#### Data block:
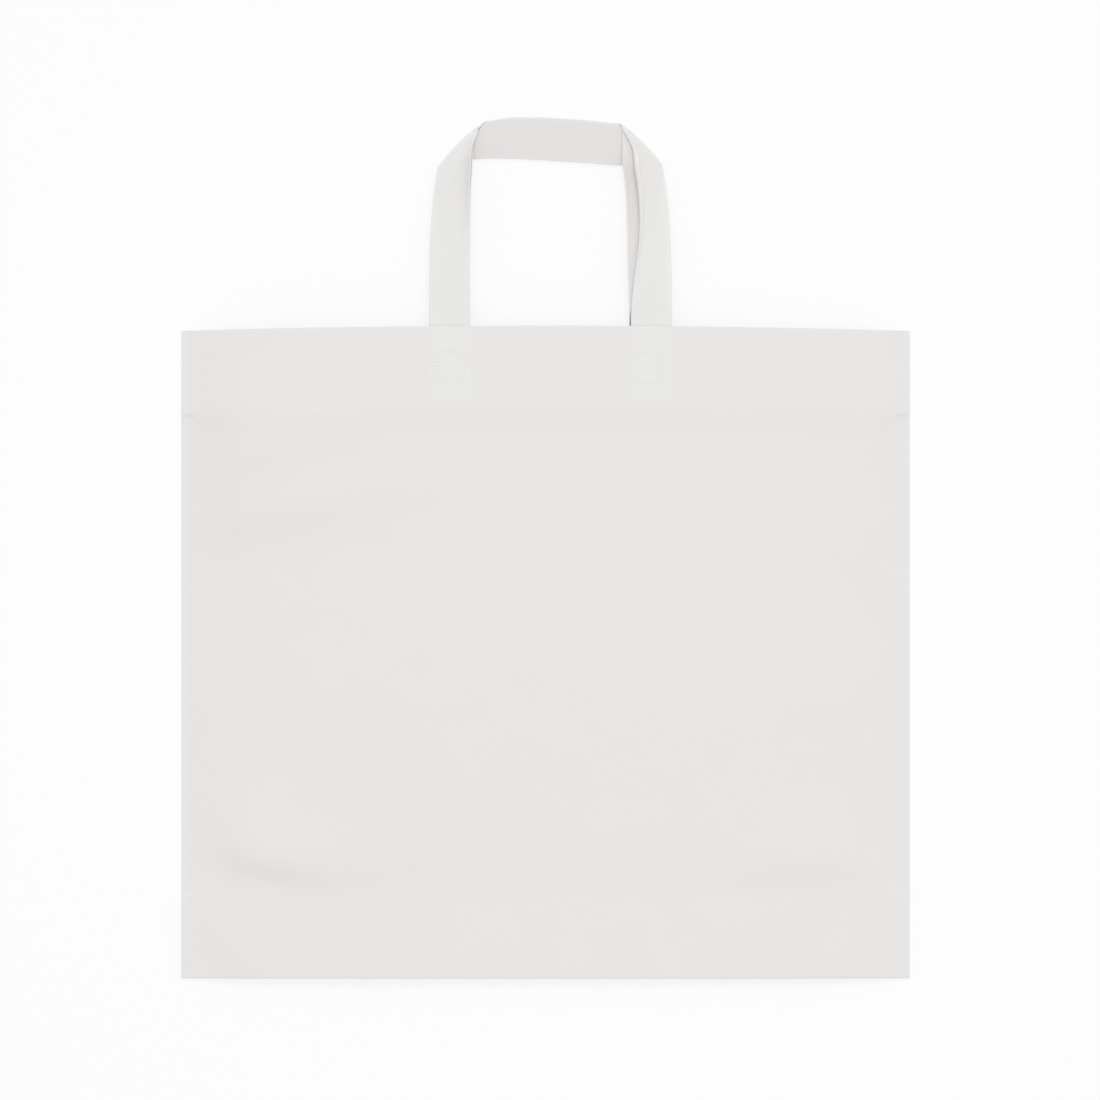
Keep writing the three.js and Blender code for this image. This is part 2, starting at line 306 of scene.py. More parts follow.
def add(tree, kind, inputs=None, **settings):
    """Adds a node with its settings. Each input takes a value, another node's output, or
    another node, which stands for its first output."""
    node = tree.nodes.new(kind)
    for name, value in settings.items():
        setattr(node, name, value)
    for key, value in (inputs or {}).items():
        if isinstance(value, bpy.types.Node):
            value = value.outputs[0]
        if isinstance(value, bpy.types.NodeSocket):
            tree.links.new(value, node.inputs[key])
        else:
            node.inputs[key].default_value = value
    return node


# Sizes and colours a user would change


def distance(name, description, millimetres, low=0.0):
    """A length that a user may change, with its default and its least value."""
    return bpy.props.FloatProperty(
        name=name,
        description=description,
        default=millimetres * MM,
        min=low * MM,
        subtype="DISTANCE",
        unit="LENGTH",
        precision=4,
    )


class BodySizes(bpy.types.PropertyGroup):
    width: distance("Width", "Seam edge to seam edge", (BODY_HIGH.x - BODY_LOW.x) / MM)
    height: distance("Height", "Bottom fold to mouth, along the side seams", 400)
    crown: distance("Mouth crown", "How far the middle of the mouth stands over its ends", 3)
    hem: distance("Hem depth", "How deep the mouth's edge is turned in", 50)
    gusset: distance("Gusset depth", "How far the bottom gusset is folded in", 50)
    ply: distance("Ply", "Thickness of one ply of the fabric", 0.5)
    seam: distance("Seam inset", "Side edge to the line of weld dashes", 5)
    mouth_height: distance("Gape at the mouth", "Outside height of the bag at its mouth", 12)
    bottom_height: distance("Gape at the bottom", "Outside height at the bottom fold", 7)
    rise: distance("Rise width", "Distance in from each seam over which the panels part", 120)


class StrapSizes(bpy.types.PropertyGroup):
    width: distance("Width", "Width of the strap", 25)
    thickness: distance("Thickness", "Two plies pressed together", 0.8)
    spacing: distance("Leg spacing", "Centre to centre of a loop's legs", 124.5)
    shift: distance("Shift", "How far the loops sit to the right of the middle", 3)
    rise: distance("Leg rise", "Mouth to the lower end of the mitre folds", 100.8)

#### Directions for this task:
The required output is the exact run of lines from the beginning of the listing above to the line that contains "in from each", inclusive of both.

#### Answer to the problem:
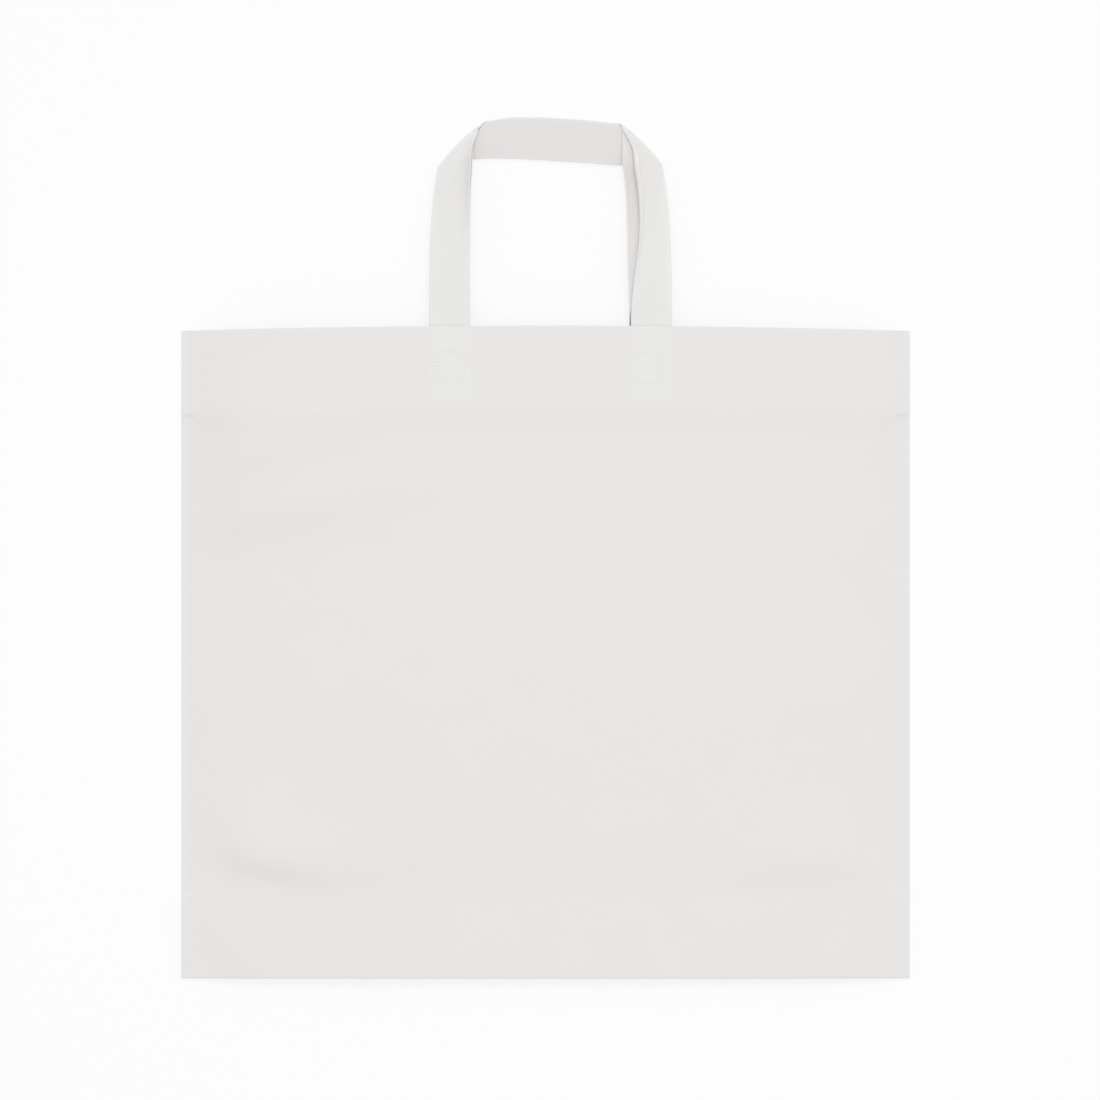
Keep writing the three.js and Blender code for this image. This is part 2, starting at line 306 of scene.py. More parts follow.
def add(tree, kind, inputs=None, **settings):
    """Adds a node with its settings. Each input takes a value, another node's output, or
    another node, which stands for its first output."""
    node = tree.nodes.new(kind)
    for name, value in settings.items():
        setattr(node, name, value)
    for key, value in (inputs or {}).items():
        if isinstance(value, bpy.types.Node):
            value = value.outputs[0]
        if isinstance(value, bpy.types.NodeSocket):
            tree.links.new(value, node.inputs[key])
        else:
            node.inputs[key].default_value = value
    return node


# Sizes and colours a user would change


def distance(name, description, millimetres, low=0.0):
    """A length that a user may change, with its default and its least value."""
    return bpy.props.FloatProperty(
        name=name,
        description=description,
        default=millimetres * MM,
        min=low * MM,
        subtype="DISTANCE",
        unit="LENGTH",
        precision=4,
    )


class BodySizes(bpy.types.PropertyGroup):
    width: distance("Width", "Seam edge to seam edge", (BODY_HIGH.x - BODY_LOW.x) / MM)
    height: distance("Height", "Bottom fold to mouth, along the side seams", 400)
    crown: distance("Mouth crown", "How far the middle of the mouth stands over its ends", 3)
    hem: distance("Hem depth", "How deep the mouth's edge is turned in", 50)
    gusset: distance("Gusset depth", "How far the bottom gusset is folded in", 50)
    ply: distance("Ply", "Thickness of one ply of the fabric", 0.5)
    seam: distance("Seam inset", "Side edge to the line of weld dashes", 5)
    mouth_height: distance("Gape at the mouth", "Outside height of the bag at its mouth", 12)
    bottom_height: distance("Gape at the bottom", "Outside height at the bottom fold", 7)
    rise: distance("Rise width", "Distance in from each seam over which the panels part", 120)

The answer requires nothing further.